Let’s say Current User has submitted two Uploads in response to the Question in which we’re interested. And each of those two Uploads have received five Reviews. So one Question, two Uploads, 10 Reviews.

For that one Question, I want to show the Current User’s Upload with the highest average Score (Score is a field on Review).

For the Current User and the relevant Question, let’s say Upload 1 has Scores of (3, 3, 4, 5, and 5 for an average of 4) and Upload 2 has Scores of (4, 4, 4.5, 5 and 5 for an average of 4.5). Upload 2 is the higher rating and that is the Upload whose score I want to show.

With a “normalized” database structure, I can’t figure out a way to do this without doing a ton of searches and/or running into dead ends.

First I do a search for Uploads where Question is the relevant question and Created By = Current User.

Then I get lost. I need to find all of the Reviews associated with the list of Uploads. Uploads doesn’t have field for Review (only Reviews has a field for Uploads in a “normalized” database) so I don’t know how to get the list of Reviews for this User / Question combo.

Even if I could get the list of relevant Reviews described in step 3, then I’d have to perform math on those Reviews. Each Upload has five Reviews. I’d need to average the Review’s rating field at the Upload level and return the Upload with the highest average rating.

Maybe I’m approaching this wrong and shouldn’t start with a search for Uploads where Creator = Current User.

Since Review has a field for Upload but Upload doesn’t have a field for Reviews maybe I need to start with Reviews to get around this problem. But this seems to create it’s own unique problems.

First I search for Reviews. Then I filter those Reviews so I only return Uploads by Current User and Parent Group’s Question.

I’m not sure why my “Upload = Search for Uploads(More…)” query isn’t complete (it shows in red). Shouldn’t this just return a list of Reviews that meet the Upload criteria?

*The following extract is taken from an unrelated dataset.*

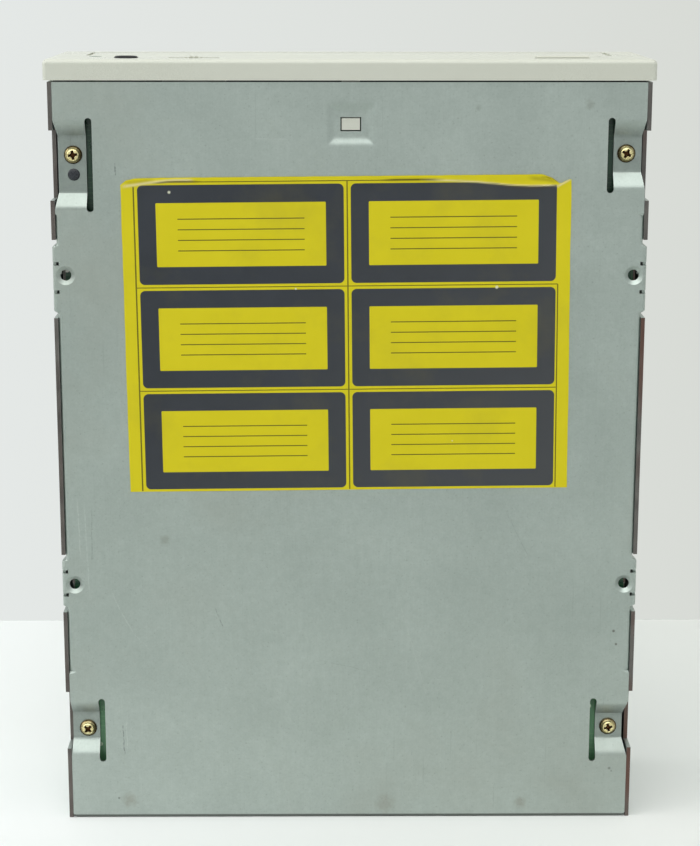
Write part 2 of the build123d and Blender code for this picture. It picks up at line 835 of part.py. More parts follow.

Then, even if I got my Upload query fixed and returned a list of Reviews that met the Question and User criteria, how do I group this list of Reviews by Upload, calculate the average Score at the Upload level, and return the Upload with the highest average rating?

Didn’t quote your whole reply but lots of great info there. Thank you, Keith.

One thing about Things I’m still not sure about is related to the quoted text.

Bubble describes Things: “A thing, in Bubble, is an entry in the database. For instance, a specific car created by a user in our example.”

Let’s imagine a Car data type with fields Year, Make, Model.

The database entry: “2005, Honda, Accord” is clearly a Thing.

In an earlier post you stated “they mean a Thing (a custom data type). A field can of course be of type Thing.”

When you say “A field can of course be of type Thing” do you mean the field itself (e.g. Make), is a Thing in addition to the field data (e.g. Honda)?

Same thing with data types. Is the data type “Car” a Thing? Or are only the database records associated with Car (e.g. 2005, Honda, Accord) Things?

When you say “A Thing (capital t) is a custom data type created by the Bubble programmer user” it makes me think that both the Car data type, the Year field, and database entries such as “2005, Honda, Accord” are all Things.

But when you say “A Thing can only be created, modified, or deleted by the Bubble programmer user by explicitly calling the Create/Make Changes/Delete a Thing actions” it makes me believe that Car is not a Thing since it’s created via the Data tab, not the Create/Make Changes/Delete a Thing actions.

Rather than saying “A Thing (capital t) is a custom data type created by the Bubble programmer user” would it be more accurate to say “A Thing (capital t) is database entry associated with (a) a custom data type created by the Bubble programmer user or (b) the built-in User data type.”?

You’ve already been very generous with your time but could I trouble you to expound upon why I shouldn’t think in terms of rows?

I think we’re all familiar with Excel. What’s the problem with thinking about a Data Type as a an Excel tab, a Field as a column, and a Thing as a Row?

If you look at the screenshot of your Turtle example, this is how Bubble displays the data.

Turtles is the Data Type and is shown on it’s own App Data tab like an Excel tab. Fields are displayed as columns and the database entry is displayed as a row just as they would be presented in Excel.